Lanterns are a symbol of Zigong and a crucial driver of local economic development. As early as the Spring Festival in 1964, the first lantern festival of the city was held, which bonded the city with lanterns. 

After years of development, the lantern industry in Zigong today, including design, manufacturing, exhibition and other segments, has become increasingly specialized, with the industrial chain being continuously improved. 

Nowadays, there are over 1,000 lantern-related companies in Zigong, with an annual output value of about 6 billion yuan ($830 million) and a share of 85 percent in the domestic lantern exhibition market.

Many of the orders received by Deng’s company were from overseas. “Thanks to the popularity of the Zigong lantern festival, lantern products are widely showcased at important exhibitions and major international sales platforms such as the Canton Fair. This ensures sales channels for our lantern products,” said Deng.

On Feb. 2 this year, the 30th Zigong International Dinosaur Lantern Festival officially kicked off. A group of lanterns featuring “nian” (year in Chinese), a mythical beast thought to have preyed on people and livestock at the turn of the year in Chinese myth, attracted many visitors. These giant mechanical monsters swayed their heads and roared from time to time.

Weighing over 10 tons, these “beasts” can flexibly complete more than a dozen moves, said Zhong Yi, chief planner of the lantern fair. Zhong noted that these “beasts,” made by colorful lamp craft combined with simulated dinosaur mechanical drive, were equipped with “AI brains,” enabling them to “talk” with visitors.

The Zigong International Dinosaur Lantern Festival hosted each year is a feast of excellent craftsmanship, materials, and design concepts. 

For instance, a lantern set for the first time used water-soluble resin molding, making the characters’ faces almost lifelike.

Design concepts of lanterns are also updated. Popular game and trendy toy characters have been made into lanterns, and the lantern fair used spray guns and airbrushes to depict color gradients, creating a visually dazzling effect.

It is learned that Zigong’s lantern industry holds over 160 patents and 7,000 lantern copyrights. In 2023, Zigong’s lantern companies undertook over 200 colored lantern projects.

Continued innovation relies on the support of talent. Sichuan University of Science and Engineering established China’s first lantern school. Zigong Vocational and Technical College has set up a colored lantern major. Every year, over 2,000 “lantern craftsmen” are cultivated in Zigong.

On Feb. 11, a Chinese lantern festival was hosted in Montauban, France, which received a total of more than 300,000 visits. Huang Mingshu, who heads an overseas engineering team of Zigong Lantern Group and participated in organizing the lantern festival, said he was proud as a part of the event.

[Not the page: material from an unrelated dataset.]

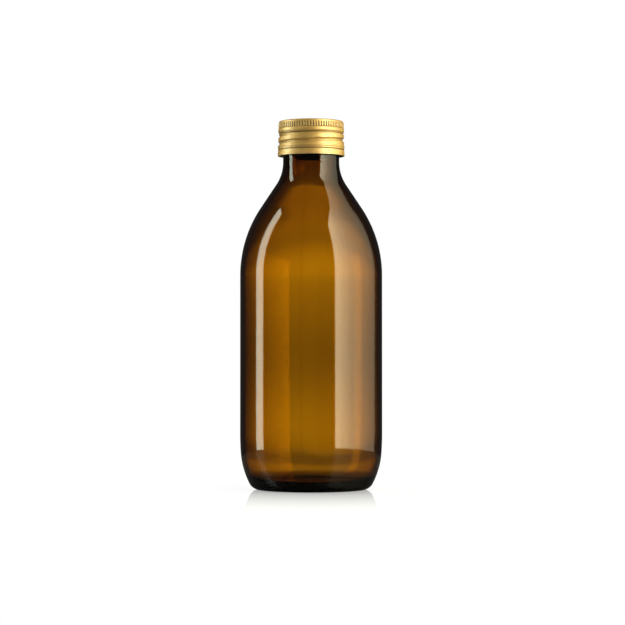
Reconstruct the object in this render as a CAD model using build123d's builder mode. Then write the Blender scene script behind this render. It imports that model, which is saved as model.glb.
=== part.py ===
from build123d import *
from math import ceil, cos, radians, sin, sqrt, tan
import os

# An empty glass bottle with a screwed-on metal cap. Its parts are the glass, the cap's
# sheet-metal shell, the foam wad inside the cap and the thin facing under the wad.
# Millimetres. The axis is Z, and the bottle stands on Z = 0. Angles are in degrees.

# ---- Glass, outside --------------------------------------------------------------------
glass_height = 157.8  # standing ring to rim
body_radius = 30.75
neck_radius = 12.18
shoulder_angle = 33.7  # slope of the shoulder's straight part, from the axis
shoulder_round = 52.5  # convex arc from the body into that slope
neck_round = 17.8  # concave arc from that slope into the neck
neck_corner_drop = 21.4  # rim to where the slope and the neck's side would cross

heel_belly_round = 120.0  # the heel's three arcs, from the side down to the standing ring
heel_belly_angle = 4.15
heel_round = 34.0
heel_angle = 27.4
heel_corner_round = 4.9

# ---- Glass, underneath -----------------------------------------------------------------
ring_width = 1.4  # the flat ring that the bottle stands on
ring_round = 3.0  # from the ring up into the push-up
push_up_angle = 16.0  # slope at the push-up's edge

# ---- Glass, inside ---------------------------------------------------------------------
bore_radius = 9.1
body_wall = 1.9
shoulder_wall = 2.1
inner_heel_angle = 20.0  # where the even wall ends and the inner corner starts
inner_corner_round = 6.0
floor_angle = 14.0  # slope at the edge of the domed floor

# ---- Finish: the threaded end of the glass ---------------------------------------------
rim_outer_round = 1.0
rim_inner_round = 0.8
thread_pitch = 3.175
thread_crest_radius = 13.8
thread_height = 1.15  # how far the thread stands out of the plain cylinder under it
thread_round = 1.1  # the thread's section is part of a circle of this radius
thread_top_drop = 5.0  # rim to the middle of the thread, where it reaches its full height
thread_top_bearing = 15.0  # direction of that point, anticlockwise from +X
thread_turn = 480.0  # length of the full-height thread, running down clockwise
thread_fade = 40.0  # length over which each end sinks into the finish

bead_step = 1.05  # how far the bead that the cap's skirt hangs around stands out
bead_top_drop = 10.9  # rim to the bead's upper edge
bead_height = 2.3
bead_slope = 0.7
bead_round = 0.4

# ---- Cap: aluminium shell --------------------------------------------------------------
sheet = 0.22
cap_height = 15.2
cap_corner_round = 0.85
knurl_count = 75
knurl_depth = 0.13
knurl_inset = 0.1  # the knurls' crests stand this far inside the plain band
knurl_gap = 0.42  # width of the groove between two knurls
knurl_top_drop = 0.98  # cap top to the knurls' upper ends
knurl_length = 2.36
knurl_slope = 0.25  # height of the slope between the knurled ring and the plain band
groove_drop = 5.5  # cap top to the middle of the rolled groove
groove_depth = 0.52
groove_round = 0.55
valley_depth = 0.6  # the rolled thread
valley_round = 0.75
valley_bearing = 285.0  # direction where it reaches its full depth, anticlockwise from +X
valley_turn = 460.0
valley_fade = 30.0
skirt_bead_drop = 11.3
skirt_bead_height = 0.27
skirt_bead_round = 0.6
skirt_step = 0.1  # the skirt below its bead stands this far outside the thread's lands
crease_drop = 12.5
crease_depth = 0.12
crease_half_width = 0.2
flare_drop = 14.0
flare_step = 0.25  # the skirt's lower edge stands this far outside the thread's lands
hem_width = 0.32
hem_round = 0.3

# ---- Liner -----------------------------------------------------------------------------
wad_thickness = 1.4
facing_thickness = 0.1

# ---- Fits ------------------------------------------------------------------------------
thread_clearance = 0.23  # crest of the glass thread to the inside of the cap's lands
thread_gap = 0.12  # between the flanks of the glass thread and of the rolled thread
liner_clearance = 0.1  # edge of the wad to the inside of the knurled ring
facing_inset = 0.35  # the facing is cut this much smaller than the wad

# ---- Worked out: glass -----------------------------------------------------------------
shoulder_slope = tan(radians(shoulder_angle))
neck_corner = glass_height - neck_corner_drop
shoulder_corner = neck_corner - (body_radius - neck_radius) / shoulder_slope
heel_height = (
    heel_belly_round * sin(radians(heel_belly_angle))
    + heel_round * (sin(radians(heel_angle)) - sin(radians(heel_belly_angle)))
    + heel_corner_round * (1 - sin(radians(heel_angle)))
)

inner_radius = body_radius - body_wall
slope_shift = shoulder_wall / cos(radians(shoulder_angle))
inner_neck_corner = neck_corner + (neck_radius - slope_shift - bore_radius) / shoulder_slope
inner_shoulder_corner = (
    neck_corner - (inner_radius - neck_radius + slope_shift) / shoulder_slope
)

finish_radius = thread_crest_radius - thread_height
bead_radius = finish_radius + bead_step
bead_top = glass_height - bead_top_drop
bead_bottom = bead_top - bead_height
thread_middle = thread_crest_radius - thread_round
thread_top = glass_height - thread_top_drop

# ---- Worked out: cap -------------------------------------------------------------------
cap_top = glass_height + facing_thickness + wad_thickness + sheet
cap_bottom = cap_top - cap_height
land_radius = thread_crest_radius + thread_clearance + sheet
knurl_crest_radius = land_radius - knurl_inset
knurl_radius = knurl_crest_radius - knurl_depth
knurl_bottom = cap_top - knurl_top_drop - knurl_length
groove_middle = land_radius - groove_depth + groove_round
skirt_radius = land_radius + skirt_step
flare_radius = land_radius + flare_step
hem_radius = flare_radius - hem_width
skirt_bead = cap_top - skirt_bead_drop
crease = cap_top - crease_drop

# The rolled thread runs under the glass thread, at the same pitch. In a half section both
# are circles, so the height between them follows from their radii and the gap.
valley_middle = land_radius - valley_depth + valley_round
thread_rise = sqrt(
    (thread_round + thread_gap + sheet + valley_round) ** 2
    - (valley_middle - thread_middle) ** 2
)
valley_top = (
    thread_top
    + thread_pitch * (valley_bearing - thread_top_bearing) / 360
    - thread_rise
)

wad_radius = knurl_radius - sheet - liner_clearance
facing_radius = wad_radius - facing_inset

piece_turn = 25.0  # most degrees that one piece of a thread turns through
fade_depth = 0.2  # a thread's ends run this far past the surface they fade into


def thread_pieces(top, bearing, turn, fade, middle, sunk_middle, section_round):
    """Round tubes, end to end, along a right-hand thread that runs down from its top."""
    whole_turn = turn + 2 * fade
    steps = 2 * ceil(whole_turn / piece_turn)
    sections = []
    for step in range(steps + 1):
        turned = whole_turn * step / steps - fade
        past_end = max(-turned, turned - turn, 0) / fade
        outward = Vector(1, 0, 0).rotate(Axis.Z, bearing - turned)
        radius = middle + (sunk_middle - middle) * past_end**2
        place = outward * radius + Vector(0, 0, top - thread_pitch * turned / 360)
        across = outward.cross(Vector(0, 0, 1))
        with BuildSketch(Plane(place, x_dir=outward, z_dir=across)) as section:
            Circle(section_round)
        sections.append(section.sketch.face())
    return [loft(sections[start : start + 3]) for start in range(0, steps, 2)]


# ---- Glass bottle ----------------------------------------------------------------------
glass_thread = thread_pieces(
    thread_top,
    thread_top_bearing,
    thread_turn,
    thread_fade,
    thread_middle,
    finish_radius - thread_round - fade_depth,
    thread_round,
)

with BuildPart() as glass_bottle:
    with BuildSketch(Plane.XZ):
        with BuildLine():
            # Side, shoulder, neck, bead and rim, then down the inside to the heel.
            walls = FilletPolyline(
                (body_radius, heel_height),
                (body_radius, shoulder_corner),
                (neck_radius, neck_corner),
                (neck_radius, bead_bottom),
                (bead_radius, bead_bottom + bead_slope),
                (bead_radius, bead_top - bead_slope),
                (finish_radius, bead_top),
                (finish_radius, glass_height),
                (bore_radius, glass_height),
                (bore_radius, inner_neck_corner),
                (inner_radius, inner_shoulder_corner),
                (inner_radius, heel_height),
                radius=[
                    shoulder_round,
                    neck_round,
                    bead_round,
                    bead_round,
                    bead_round,
                    bead_round,
                    rim_outer_round,
                    rim_inner_round,
                    neck_round + shoulder_wall,
                    shoulder_round - shoulder_wall,
                ],
            )
            # Outside of the heel, standing ring and push-up.
            belly = JernArc(walls @ 0, (0, -1), heel_belly_round, -heel_belly_angle)
            heel = JernArc(belly @ 1, belly % 1, heel_round, heel_belly_angle - heel_angle)
            heel_corner = JernArc(heel @ 1, heel % 1, heel_corner_round, heel_angle - 90)
            ring = Line(heel_corner @ 1, heel_corner @ 1 - Vector(ring_width, 0))
            ring_edge = JernArc(ring @ 1, (-1, 0), ring_round, -push_up_angle)
            push_up_round = (ring_edge @ 1).X / sin(radians(push_up_angle))
            push_up = JernArc(ring_edge @ 1, ring_edge % 1, push_up_round, push_up_angle)
            # Inside of the heel and the floor.
            inner_belly = JernArc(
                walls @ 1, (0, -1), heel_belly_round - body_wall, -heel_belly_angle
            )
            inner_heel = JernArc(
                inner_belly @ 1,
                inner_belly % 1,
                heel_round - body_wall,
                heel_belly_angle - inner_heel_angle,
            )
            inner_corner = JernArc(
                inner_heel @ 1,
                inner_heel % 1,
                inner_corner_round,
                inner_heel_angle - 90 - floor_angle,
            )
            floor_round = (inner_corner @ 1).X / sin(radians(floor_angle))
            inner_floor = JernArc(
                inner_corner @ 1, inner_corner % 1, floor_round, floor_angle
            )
            Line(inner_floor @ 1, push_up @ 1)
        make_face()
    revolve(axis=Axis.Z)
    add(glass_thread)

# ---- Cap: its half section as if solid, run on past the axis and the lower edge by one
# sheet, so that the same outline moved in by one sheet bounds the inside ----------------
with BuildSketch(Plane.XZ) as cap_section:
    with BuildLine():
        FilletPolyline(
            (-sheet, cap_bottom - sheet),
            (-sheet, cap_top),
            (knurl_radius, cap_top),
            (knurl_radius, knurl_bottom),
            (land_radius, knurl_bottom - knurl_slope),
            (land_radius, skirt_bead),
            (skirt_radius, skirt_bead),
            (skirt_radius, crease + crease_half_width),
            (skirt_radius - crease_depth, crease),
            (skirt_radius, crease - crease_half_width),
            (flare_radius, cap_top - flare_drop),
            (flare_radius, cap_bottom),
            (hem_radius, cap_bottom),
            (hem_radius, cap_bottom - sheet),
            radius=[0, 0, cap_corner_round] + 8 * [0] + [hem_round, 0, 0],
            close=True,
        )
    make_face()
    with Locations((groove_middle, cap_top - groove_drop)):
        Circle(groove_round, mode=Mode.SUBTRACT)
    with Locations((land_radius + skirt_bead_height - skirt_bead_round, skirt_bead)):
        Circle(skirt_bead_round)

with BuildSketch(Plane.XZ) as cap_hollow:
    add(cap_section.sketch_local)
    offset(amount=-sheet)

# ---- Cap: the rolled thread's outer and inner surface ----------------------------------
valley_outer, valley_inner = [
    thread_pieces(
        valley_top,
        valley_bearing,
        valley_turn,
        valley_fade,
        valley_middle,
        land_radius + valley_round + fade_depth,
        surface_round,
    )
    for surface_round in (valley_round, valley_round + sheet)
]

# ---- Cap: the space inside it ----------------------------------------------------------
with BuildPart() as cap_inside:
    with BuildSketch(Plane.XZ):
        add(cap_hollow.sketch_local)
    revolve(axis=Axis.Z)
    add(valley_inner, mode=Mode.SUBTRACT)

# ---- Cap shell -------------------------------------------------------------------------
with BuildPart() as cap_shell:
    with BuildSketch(Plane.XZ):
        add(cap_section.sketch_local)
        with Locations((0, cap_bottom)):
            Rectangle(
                flare_radius, cap_height, align=(Align.MIN, Align.MIN), mode=Mode.INTERSECT
            )
    revolve(axis=Axis.Z)
    add(valley_outer, mode=Mode.SUBTRACT)
    with BuildSketch(Plane.XY.offset(knurl_bottom)):
        Circle(knurl_crest_radius)
        Circle(knurl_radius - sheet / 2, mode=Mode.SUBTRACT)
        with PolarLocations(knurl_crest_radius, knurl_count):
            Rectangle(2 * knurl_depth, knurl_gap, mode=Mode.SUBTRACT)
    extrude(amount=knurl_length)
    add(cap_inside.part, mode=Mode.SUBTRACT)

# ---- Liner wad: fits the cap's top corner ----------------------------------------------
with BuildPart() as liner_wad:
    with BuildSketch(Plane.XY.offset(glass_height + facing_thickness)):
        Circle(wad_radius)
    extrude(amount=wad_thickness)
    fillet(liner_wad.edges().sort_by(Axis.Z)[-1], cap_corner_round - sheet)

# ---- Liner facing: rests on the rim ----------------------------------------------------
with BuildPart() as liner_facing:
    with BuildSketch(Plane.XY.offset(glass_height)):
        Circle(facing_radius)
    extrude(amount=facing_thickness)

glass_bottle.part.label = "glass_bottle"
cap_shell.part.label = "cap_shell"
liner_wad.part.label = "liner_wad"
liner_facing.part.label = "liner_facing"

os.makedirs("parts", exist_ok=True)
export_step(glass_bottle.part, "parts/glass_bottle.step")
export_step(cap_shell.part, "parts/cap_shell.step")
export_step(liner_wad.part, "parts/liner_wad.step")
export_step(liner_facing.part, "parts/liner_facing.step")
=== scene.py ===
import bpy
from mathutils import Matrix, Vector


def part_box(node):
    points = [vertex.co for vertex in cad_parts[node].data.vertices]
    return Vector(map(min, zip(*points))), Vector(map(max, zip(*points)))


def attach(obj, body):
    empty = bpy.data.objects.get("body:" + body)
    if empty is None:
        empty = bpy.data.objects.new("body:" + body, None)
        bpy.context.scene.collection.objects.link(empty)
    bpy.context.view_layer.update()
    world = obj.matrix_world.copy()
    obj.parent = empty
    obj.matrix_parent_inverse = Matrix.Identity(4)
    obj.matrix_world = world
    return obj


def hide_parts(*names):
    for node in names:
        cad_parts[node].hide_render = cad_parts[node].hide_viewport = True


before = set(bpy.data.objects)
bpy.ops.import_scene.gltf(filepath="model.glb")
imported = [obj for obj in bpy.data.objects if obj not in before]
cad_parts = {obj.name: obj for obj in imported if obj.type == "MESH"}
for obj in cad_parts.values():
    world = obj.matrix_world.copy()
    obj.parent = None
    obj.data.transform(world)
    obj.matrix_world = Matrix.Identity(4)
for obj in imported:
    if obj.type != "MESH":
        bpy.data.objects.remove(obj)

"""An empty amber glass bottle with a gold screw cap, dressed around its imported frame.

Lengths in the classes are in millimetres, and meshes are in metres. Heights are measured up
from the surface that the bottle stands on, and depths down from the top of the cap. A bearing
is an angle round the bottle's axis, anticlockwise from +X as seen from above.
"""

import logging
import math
from collections.abc import Callable
from dataclasses import dataclass, field
from enum import Enum

import bpy
import numpy as np
from mathutils import Vector

LOG = logging.getLogger("bottle")
MM = 0.001
# The cap's point attribute of painted shade: 1 where its surface is pressed in and painted dark.
PAINTED_SHADE = "painted_shade"  # the cap's attribute, 1 where its surface is pressed in
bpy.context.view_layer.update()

Colour = tuple[float, float, float, float]
Array = np.ndarray
Link = "Wire | bpy.types.NodeSocket | float | tuple"


# ---- Shader maths ----------------------------------------------------------------------


class Ray(Enum):
    """Kinds of light path that the studio tells apart."""

    CAMERA = "Is Camera Ray"
    DIFFUSE = "Is Diffuse Ray"
    SHARP = "Is Singular Ray"
    REFLECTED = "Is Reflection Ray"
    DEPTH = "Ray Depth"
    PASSES = "Transmission Depth"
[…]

Last September, Huang and his team went to France for the preparation of the lantern festival. “We had a team of over 80 people, including all the necessary trades for designing, producing, and installation,” he said. 

The materials and semi-finished products for making the lanterns were transported by China-Europe freight trains or by sea, and then further processed by the team on-site. It took about three months to complete the installation. 

In 1990, Zigong lanterns made their first appearance overseas in Singapore. Since then, they have been exhibited in over 80 countries and regions, capturing 92 percent of the overseas lantern exhibition market. 

In 2023, lantern enterprises in Zigong launched 90 overseas projects, achieving a cultural export value of $50.61 million. 

Zigong has also established a lantern metaverse research and development center, which extensively applies technologies such as holographic projection and laser water curtain films to overseas lantern festivals.

Culture becomes more colorful because of communication. At the lantern festival held in France, visitors could enter a fantasy world composed of scenes such as the vast starry sky and mysterious forest, guided by a “magical hat.” Chinese elements such as landscapes and giant pandas were interspersed with Western cultural elements. 

“We have introduced cartoon characters like Snoopy and Peter Rabbit at the lantern festival, and also used lanterns to interpret picture books by foreign authors. These exhibits were highly appreciated by foreign visitors,” said Li Zhongwen, general manager of the international market department of Zigong Lantern Group.